Ein Beispiel: Beim telefonischen Verkauf von Wertpapieren müssen Banken nachweisen, dass alle regulatorischen Vorgaben eingehalten wurden. Bisher hörte dafür ein zweiter Mitarbeiter die aufgezeichneten Gespräche ab. Jetzt prüft die KI anhand einer Checkliste, ob alle Anforderungen erfüllt sind. Auch in der Baufinanzierung setzen die Sparkassen künftig auf KI. Eine neue Anwendung soll erkennen, welche Unterlagen noch fehlen, wenn ein Kunde seinen Antrag digital einreicht. Die KI extrahiert die Daten und bereitet sie für die Kreditentscheidung auf.

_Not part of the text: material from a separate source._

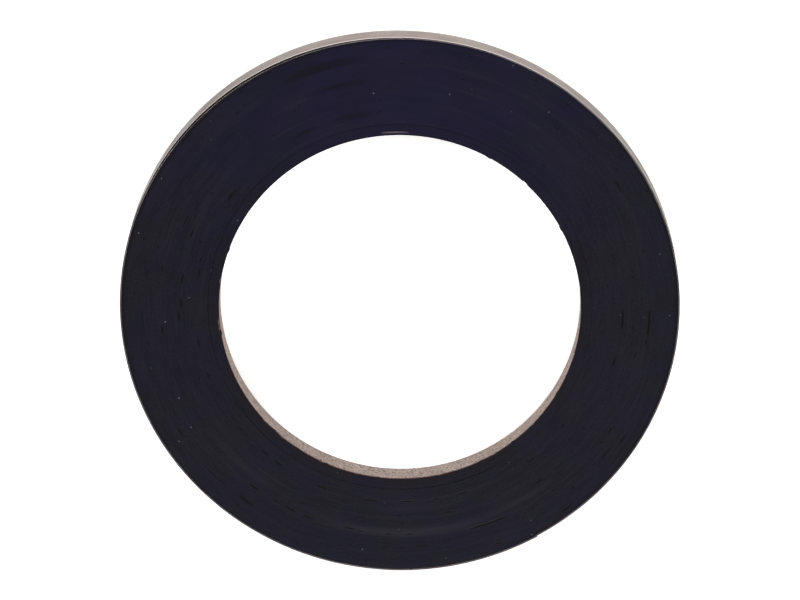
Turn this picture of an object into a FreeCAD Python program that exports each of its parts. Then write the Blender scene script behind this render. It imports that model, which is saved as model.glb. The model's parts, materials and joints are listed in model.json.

KI-Assistent als intelligentes Backoffice
Bis Ende des Jahres soll außerdem der 2024 gestartete KI-Assistent SKI-Pilot auf 200.000 Arbeitsplätzen in den Sparkassen verfügbar sein. Er unterstützt bei Recherche, Textbearbeitung, Übersetzung und bald auch direkt in Outlook. Erstmals kann der SKI-Pilot auch direkt auf das Kernbanksystem zugreifen, was Schelling als echten Durchbruch sieht. „Jetzt können Berater Kundendaten effizient zusammenführen und Gespräche zu Baufinanzierung, Wertpapieren oder Umschuldung gezielt vorbereiten, ohne dass die Kundendaten dafür unser Rechenzentrum verlassen.“ Schellings Vorstellungen für den SKI-Piloten gehen weit über einzelne Funktionen hinaus. „Unsere Vision ist ein SKI-Pilot, der als intelligentes Backoffice agiert.“ Ziel sei, dass der KI-Assistent erkennt, was der Kunde braucht, Prozesse automatisch anstößt und den Berater von Routineaufgaben entlastet. So soll mehr Zeit für das Wesentliche bleiben: persönliche Beratung.